What the exercise asks:
Reproduce the entire listing word for word.

>> begin

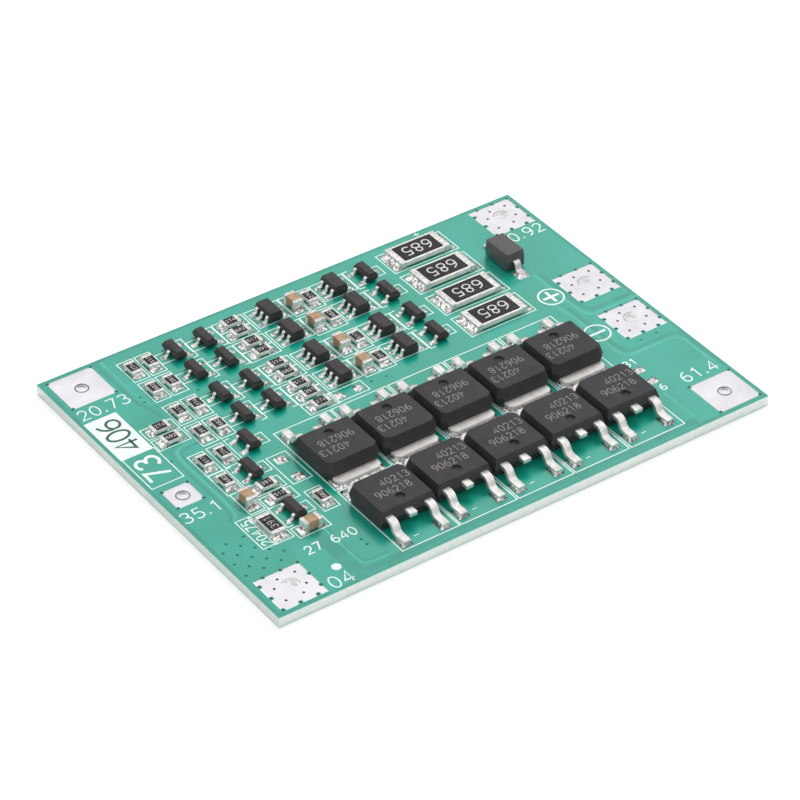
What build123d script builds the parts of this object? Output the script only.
from build123d import *
import os
from collections import namedtuple
from itertools import accumulate
from math import atan2, cos, radians, sin, tan

# Battery management board lying on its back, parts upward, in millimetres.
# X runs along the long edge, Y along the short edge, Z away from the board.
# The origin is under the middle of the board.
# Places on the board are measured from its front left corner.

os.makedirs("parts", exist_ok=True)

Chip = namedtuple("Chip", "length width height wrap")
Land = namedtuple("Land", "length width distance")

# Board and its bare copper
BOARD_THICKNESS = 1.2
LAND_THICKNESS = 0.05
SEAT_Z = BOARD_THICKNESS + LAND_THICKNESS

# Wire pads
PAD_LENGTH = 5.25
PAD_WIDTH = 5.15
PAD_EDGE_GAP = 0.525
LEFT_PAD_EDGE_GAP = 0.825
SIDE_PAD_SIZE = 3.1
SIDE_PAD_EDGE_GAP = 0.95
SIDE_PAD_Y = 20.5
OUTPUT_PAD_GAP = 2.65
MINUS_PAD_Y = 18.2
BARREL_RADIUS = 0.78
SOLDER_DISH_RADIUS = 0.72
SOLDER_DISH_DEPTH = 0.12
DIMPLE_RADIUS = 1.0
DIMPLE_DEPTH = 0.035
DIMPLE_SHIFT = 0.15

# Power transistor: moulded case over a lead frame with a wide tab
POWER_WIDTH = 6.6
POWER_DEPTH = 6.1
POWER_HEIGHT = 2.1
POWER_PARTING = 1.05
POWER_STANDOFF = 0.05
POWER_TOP_WIDTH = 6.04
POWER_TOP_LEAD_SIDE = 2.75
POWER_TOP_TAB_SIDE = 2.62
POWER_FOOT_DRAFT = 0.18
POWER_CORNER = 0.9
POWER_TOP_CHAMFER = 0.12
POWER_MARK_RADIUS = 0.45
POWER_MARK_DEPTH = 0.06
POWER_MARK_Y = -1.6
POWER_LEAD_SHIFT = 2.286
POWER_LEAD_WIDTH = 0.76
POWER_LEAD_THICKNESS = 0.5
POWER_LEAD_HEIGHT = 1.0
POWER_LEAD_RUN = 0.8
POWER_LEAD_SLOPE = 0.5
POWER_LEAD_REACH = 2.95
POWER_LEAD_ROOT = 0.5
POWER_BEND = 0.25
TAB_WIDTH = 5.25
TAB_REACH = 1.0
TAB_CORNER = 0.45
PLATE_LEAD_SIDE = 1.2
PLATE_RISE = 0.5

# Two rows of power transistors, tab to tab
POWER_COUNT = 5
POWER_FIRST_X = 18.3
POWER_GAP = 0.36
POWER_TAB_GAP = 0.57
POWER_EDGE_GAP = 2.08
POWER_SKEW = 0.3

# Three-lead transistor
TRANSISTOR_LENGTH = 2.9
TRANSISTOR_WIDTH = 1.3
TRANSISTOR_TOP = 1.0
TRANSISTOR_SPAN = 2.4

# Six-lead monitor chip
MONITOR_LENGTH = 2.9
MONITOR_WIDTH = 1.6
MONITOR_TOP = 1.15
MONITOR_SPAN = 2.8

# What both small cases share
SMALL_CASE_STANDOFF = 0.1
SMALL_CASE_DRAFT = 0.08
SMALL_LEAD_PITCH = 0.95
SMALL_LEAD_WIDTH = 0.4
SMALL_LEAD_THICKNESS = 0.15
SMALL_LEAD_ROOT = 0.15
SMALL_LEAD_RUN = 0.1
SMALL_LEAD_SLOPE = 0.13

# Diode
DIODE_WIDTH = 2.35
DIODE_LENGTH = 3.85
DIODE_TOP = 2.1
DIODE_STANDOFF = 0.1
DIODE_DRAFT = 0.2
DIODE_SPAN = 6.6
DIODE_LEAD_WIDTH = 1.0
DIODE_LEAD_THICKNESS = 0.25
DIODE_LEAD_HEIGHT = 0.95
DIODE_LEAD_ROOT = 0.4
DIODE_LEAD_RUN = 0.3
DIODE_LEAD_SLOPE = 0.3
DIODE_TO_BALANCE = 6.7
DIODE_TO_ROW = 6.5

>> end

Output for this task:
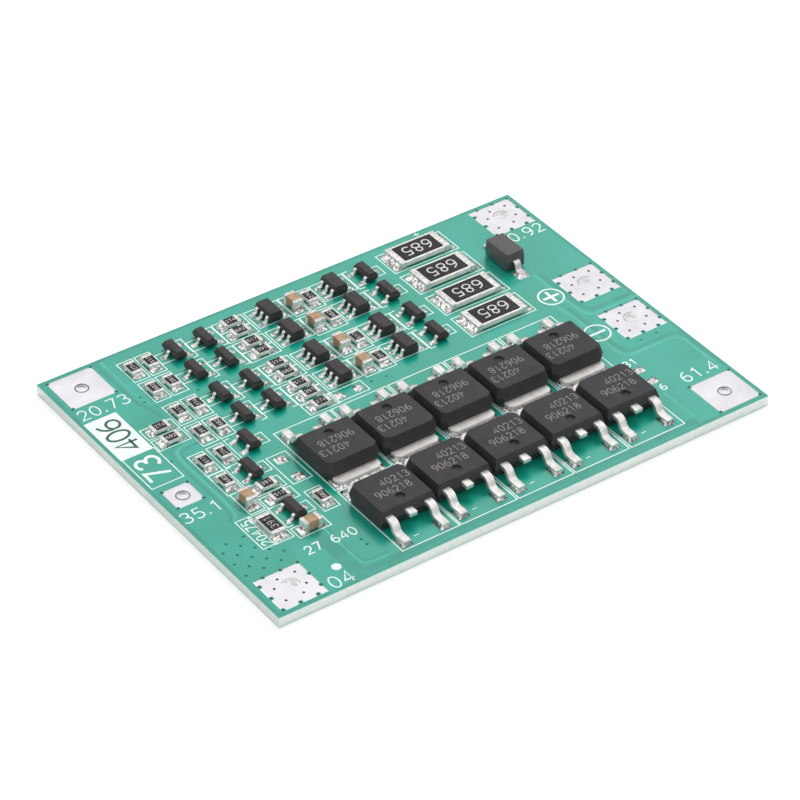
What build123d script builds the parts of this object? Output the script only.
from build123d import *
import os
from collections import namedtuple
from itertools import accumulate
from math import atan2, cos, radians, sin, tan

# Battery management board lying on its back, parts upward, in millimetres.
# X runs along the long edge, Y along the short edge, Z away from the board.
# The origin is under the middle of the board.
# Places on the board are measured from its front left corner.

os.makedirs("parts", exist_ok=True)

Chip = namedtuple("Chip", "length width height wrap")
Land = namedtuple("Land", "length width distance")

# Board and its bare copper
BOARD_THICKNESS = 1.2
LAND_THICKNESS = 0.05
SEAT_Z = BOARD_THICKNESS + LAND_THICKNESS

# Wire pads
PAD_LENGTH = 5.25
PAD_WIDTH = 5.15
PAD_EDGE_GAP = 0.525
LEFT_PAD_EDGE_GAP = 0.825
SIDE_PAD_SIZE = 3.1
SIDE_PAD_EDGE_GAP = 0.95
SIDE_PAD_Y = 20.5
OUTPUT_PAD_GAP = 2.65
MINUS_PAD_Y = 18.2
BARREL_RADIUS = 0.78
SOLDER_DISH_RADIUS = 0.72
SOLDER_DISH_DEPTH = 0.12
DIMPLE_RADIUS = 1.0
DIMPLE_DEPTH = 0.035
DIMPLE_SHIFT = 0.15

# Power transistor: moulded case over a lead frame with a wide tab
POWER_WIDTH = 6.6
POWER_DEPTH = 6.1
POWER_HEIGHT = 2.1
POWER_PARTING = 1.05
POWER_STANDOFF = 0.05
POWER_TOP_WIDTH = 6.04
POWER_TOP_LEAD_SIDE = 2.75
POWER_TOP_TAB_SIDE = 2.62
POWER_FOOT_DRAFT = 0.18
POWER_CORNER = 0.9
POWER_TOP_CHAMFER = 0.12
POWER_MARK_RADIUS = 0.45
POWER_MARK_DEPTH = 0.06
POWER_MARK_Y = -1.6
POWER_LEAD_SHIFT = 2.286
POWER_LEAD_WIDTH = 0.76
POWER_LEAD_THICKNESS = 0.5
POWER_LEAD_HEIGHT = 1.0
POWER_LEAD_RUN = 0.8
POWER_LEAD_SLOPE = 0.5
POWER_LEAD_REACH = 2.95
POWER_LEAD_ROOT = 0.5
POWER_BEND = 0.25
TAB_WIDTH = 5.25
TAB_REACH = 1.0
TAB_CORNER = 0.45
PLATE_LEAD_SIDE = 1.2
PLATE_RISE = 0.5

# Two rows of power transistors, tab to tab
POWER_COUNT = 5
POWER_FIRST_X = 18.3
POWER_GAP = 0.36
POWER_TAB_GAP = 0.57
POWER_EDGE_GAP = 2.08
POWER_SKEW = 0.3

# Three-lead transistor
TRANSISTOR_LENGTH = 2.9
TRANSISTOR_WIDTH = 1.3
TRANSISTOR_TOP = 1.0
TRANSISTOR_SPAN = 2.4

# Six-lead monitor chip
MONITOR_LENGTH = 2.9
MONITOR_WIDTH = 1.6
MONITOR_TOP = 1.15
MONITOR_SPAN = 2.8

# What both small cases share
SMALL_CASE_STANDOFF = 0.1
SMALL_CASE_DRAFT = 0.08
SMALL_LEAD_PITCH = 0.95
SMALL_LEAD_WIDTH = 0.4
SMALL_LEAD_THICKNESS = 0.15
SMALL_LEAD_ROOT = 0.15
SMALL_LEAD_RUN = 0.1
SMALL_LEAD_SLOPE = 0.13

# Diode
DIODE_WIDTH = 2.35
DIODE_LENGTH = 3.85
DIODE_TOP = 2.1
DIODE_STANDOFF = 0.1
DIODE_DRAFT = 0.2
DIODE_SPAN = 6.6
DIODE_LEAD_WIDTH = 1.0
DIODE_LEAD_THICKNESS = 0.25
DIODE_LEAD_HEIGHT = 0.95
DIODE_LEAD_ROOT = 0.4
DIODE_LEAD_RUN = 0.3
DIODE_LEAD_SLOPE = 0.3
DIODE_TO_BALANCE = 6.7
DIODE_TO_ROW = 6.5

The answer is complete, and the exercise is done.